Охотник Моке и Саламини, отец одной из девушек, ожидавших обряда посвящения, приготовили мясо и, соперничая между собой в выборе лучшего куска, угостили меня.
Херафу, маленький философ, у которого не было в лагере детей и ни одного близкого родственника, ожидавшего обряда алима, сидел один и, как мне показалось, наблюдал всю эту суматоху с некоторым пренебрежением.
— Тебя, кажется, не радует обряд алима, — сказала я ему.
Он поднял глаза от дрожащего пламени костра.
— Мадами, никто не радуется приходящей старости, — сказал он. — Когда я был молодым, я прокладывал себе дорогу во многие хижины алима. Теперь у меня нет желаний. Это печалит меня.
Я отошла, оставив его одного. Поистине нет лекарства против наступающей старости!
Едва я успела добраться до своей хижины, как поднялся адский шум. Двенадцать молодых мужчин и юношей, которым дали понять, что среди девушек, находящихся в большой хижине, найдутся такие, которые не останутся равнодушными к их ласковым уговорам, оставили свои костры и направились к хижине. Женщины, стоявшие на страже, схватили прутья и лиановые лозы и преградили им путь.
Началось настоящее избиение. Я слышала вопли женщин и звонкие сильные удары хлыстов по обнаженным телам. Мужчины старались не кричать от боли, и я видела, что женщин не награждали ответными ударами.
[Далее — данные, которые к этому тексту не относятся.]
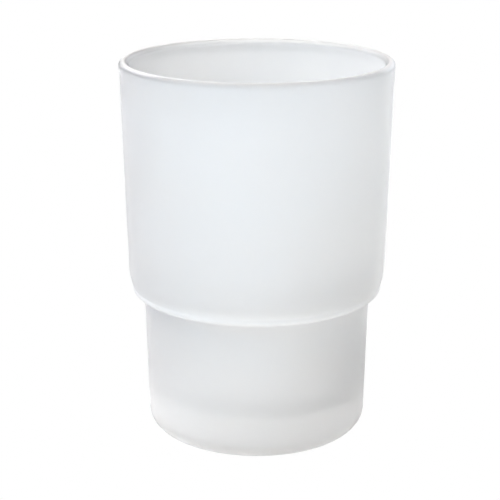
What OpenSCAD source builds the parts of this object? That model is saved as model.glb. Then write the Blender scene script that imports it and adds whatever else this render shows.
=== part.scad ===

Общая свалка распалась на ряд отдельных и ожесточенных схваток. Некоторые стражи, чувствуя, что мужчины намного сильнее их, выхватили из костров головешки и, размахивая ими, заставили отступить нетерпеливых парней. В эту ночь ни один из них не прорвался через кордон женщин. В большой хижине происходило какое-то движение, девушки кричали и переговаривались, однако я не могла понять, рады они или разочарованы таким исходом сражения. Старшие мужчины сидели отдельно, сетуя на отсутствие храбрости у молодежи. Спать все легли рано, словно понимали, что это — предварительные действия. Главное было впереди.